The popularity of restaurants and food stands which rotate meat on some kind of rotisserie probably extends to every country in the world. Some meat is roasted Greek-style, on a single vertical skewer which rotates about its vertical axis alongside a vertical wall of charcoal or gas-fired ceramic radiating embers. These units ordinarily skewer a multiplicity of layers of meat which are then shaved off so that the meat continually rotates to expose fresh meat for brazing as the mass of meat continues to become reduced in diameter as it is shaved further and further.

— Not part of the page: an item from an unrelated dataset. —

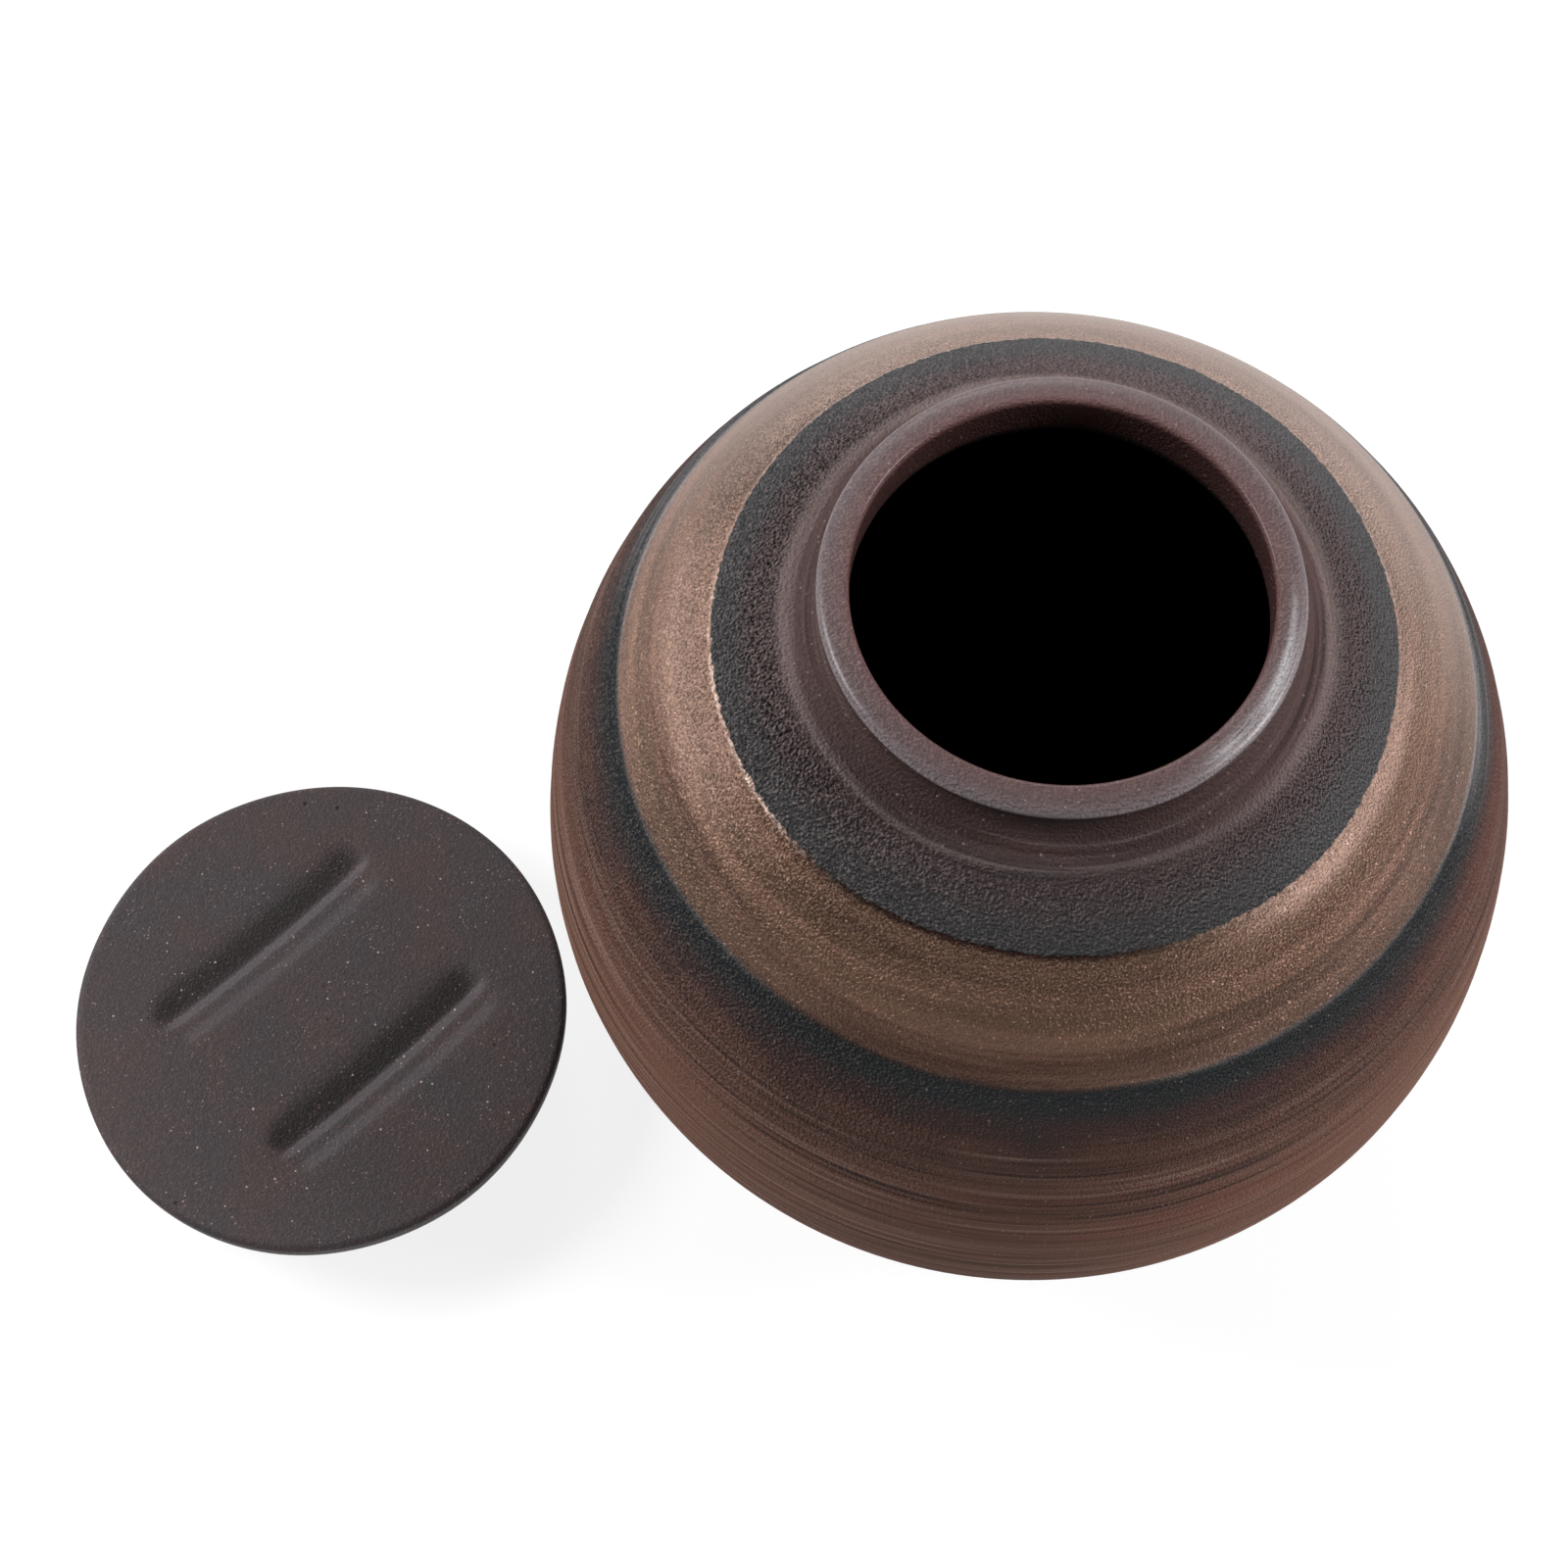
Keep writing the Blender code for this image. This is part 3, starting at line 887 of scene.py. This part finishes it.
def jar_zones():
    """A bag of wires that say where on the jar a point lies, and its noises."""
    start, spot = new_material("thrown_stoneware", jar)
    on = SimpleNamespace(start=start, spot=spot)
    on.travel, on.below_top, on.below_low = (
        start.add("Attribute", output=2, attribute_name=name)
        for name in ("travel", "below_top", "below_low"))
    right, far = (start.add("SeparateXYZ", {0: spot}, axis) for axis in (0, 1))
    radius = start.math("SQRT", right * right + far * far + AXIS_GUARD)
    on.lee = (math.cos(FRONT_BEARING) * right + math.sin(FRONT_BEARING) * far) / radius
    on.east = right / radius
    on.brush, wheel = (
        start.add("CombineXYZ", {0: right * share, 1: far * share, 2: on.travel})
        for share in (BRUSH_SHARE, WHEEL_SHARE))

    on.grain = mottle(spot, LEATHER_SIZE)
    on.soft = mottle(spot, CLOUD_SIZE, 3.0)
    on.broad = mottle(on.brush, STREAK_SIZE)
    on.thin = mottle(wheel, LINE_SIZE, 3.0, 0.6)

    on.edge_top = on.below_top + 0.8 * mottle(spot, CRUMBLE_SIZE)
    on.edge_low = on.below_low + 0.4 + 0.8 * mottle(spot, THIN_SIZE)
    on.edge_low = on.edge_low + 0.6 * mottle(on.brush, BRUSHED_SIZE)
    on.under_top = on.edge_top.step(*SLIP_EDGE)
    on.under_low = on.edge_low.step(*RUN_OUT_EDGE)
    on.bronze = on.under_top * (1 - on.under_low)
    on.rough = on.travel.step(*ROUGH_START) * (1 - on.under_top)
    on.rough = on.rough * (1 - 0.4 * on.below_top.step(*SMOOTHER_RIM))
    on.low = on.under_low * on.below_low.fade(*LOW_ROUGH_END)
    on.thrown = on.below_low.step(*THROWN_START)
    on.cove = on.travel.within(*COVE_ZONE)
    on.lip = on.travel.within(*LIP_ZONE)
    on.ring = on.travel.within(*RING_ZONE)
    on.line = on.edge_top.fade(*EDGE_LINE)
    # Windows for painted shade in front, painted light at the sides and the painted highlight on the
    # lip's right
    on.shade = on.lee.step(*FRONT_SHADE)
    on.side = on.lee.fade(*FRONT_FADE)
    on.bead = on.lip * on.east.step(*LIP_HIGHLIGHT_RIGHT) * on.lee.within(*LIP_HIGHLIGHT_SIDES)
    return on


jar_on = jar_zones()
print("zones:", ", ".join(sorted(vars(jar_on))))

# %% [markdown]
# ## Lip, neck and charcoal
# The rolled lip is rubbed smooth, with a painted highlight along its outer edge. The pale streaks
# on its right are a painted highlight too: the lip's stops slide inwards there and a painted sheen
# lies over them. The pale streaks on its right are painted as a polished bead with a sheen over
# it, though part of them may be a reflection. The neck's fine lines from the wheel and the ring
# where a finger ended its cove are too faint for relief alone to show, so they are painted shade
# and light. The ring is painted darker in front and paler at the sides, and neck and shoulder are
# painted lighter at the sides.

# %% The upper clay
THROWN_SHADE = srgb(44, 29, 25)
CONTRAST = 4.0
NECK_START = (6.5, 8.5)
NECK_DRIFT = (7.0, 12.0)
SHOULDER_START = (12.0, 17.0)
LIP_SHEEN_SPAN = (1.0, 2.8, 3.8, 5.4)
LIP_SHEEN_SIZE = 0.7


def thrown_lines(on, colour, zone, pale, share):
    """Dark lines of the wheel within a zone and pale ones of that share: painted shade and light of its
    rings.
    """
    drawn = CONTRAST * zone * on.thin
    colour = (-1.0 * drawn).step(0.0, 1.0).blend(colour, THROWN_SHADE)
    return (share * drawn.step(0.0, 1.0)).blend(colour, pale)


def upper_clay(on):
    drift = on.travel.step(*NECK_DRIFT) * (2.0 * on.soft + 1.2 * on.broad)
    # Painted highlight: on the lip's right its stops, the pale outer one too, slide inwards
    slide = on.bead * (1.3 + 4.0 * on.thin + 0.8 * on.soft)
    colour = coat(on.travel + slide + drift, UPPER_COAT)
    # A painted sheen in streaks over the lip's right
    streaks = 0.4 + 2.6 * on.thin + 1.4 * mottle(on.brush, LIP_SHEEN_SIZE)
    lip_sheen = on.bead * on.travel.within(*LIP_SHEEN_SPAN) * streaks
    colour = lip_sheen.step(0.0, 0.9).blend(colour, SHEEN)

    under_lip = on.travel.step(*NECK_START)
    # Painted light: the sides brighter than the front, most on the shoulder and to the right
    lit = 0.24 + 0.2 * under_lip + on.travel.step(*SHOULDER_START) * (0.55 + 0.25 * on.east)
    # Painted shade on the finger's ring in front and painted light on it at the sides
    ring_light_and_shade = on.ring * (0.54 * on.side - 0.34)
    colour = (0.86 - 0.04 * under_lip + on.side * lit + ring_light_and_shade).bright(colour)
    colour = thrown_lines(on, colour, on.cove, GRAIN_HIGHLIGHT, 0.3)
    return (0.3 * on.ring * on.side).blend(colour, GRAIN_HIGHLIGHT)


jar_upper = upper_clay(jar_on)
print("upper clay: lines in the neck from", COVE_ZONE[0], "to", round(COVE_ZONE[-1], 1), "mm")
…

Another kind of rotating rotisserie/barbecue device is generally used to cook whole chickens, but can be used to cook other kinds of meat or parts of chickens as well. Typically this unit is formed of a pair of spaced hubs having spokes which carry spits between their ends, from one hub member to the next, with the hubs rotating so that the spits, which are generally 6 or 8 in number, sequentially pass slowly across the face of a vertical charcoal wall or other barbecue element. This is the type of barbecue described in the instant disclosure. As the spits pass across the face of the barbecue, some rotate as well as executing their orbiting motion, but most do not. The ones that do not, create areas of overcooking and undercooking in the chickens, and the ones that do rotate are often rather inflexible in their design, meaning that they will always rotate when they orbit. Or, they may be prone to clogging and malfunction due to the hot and often dirty environment in which they operate.
There is a need for a simple, sure mechanism for rotating and simultaneously orbiting barbecue spits which simultaneously provides the flexibility to cause rotation without orbiting as well as with orbiting, and to make possible reverse-orbiting of the spits.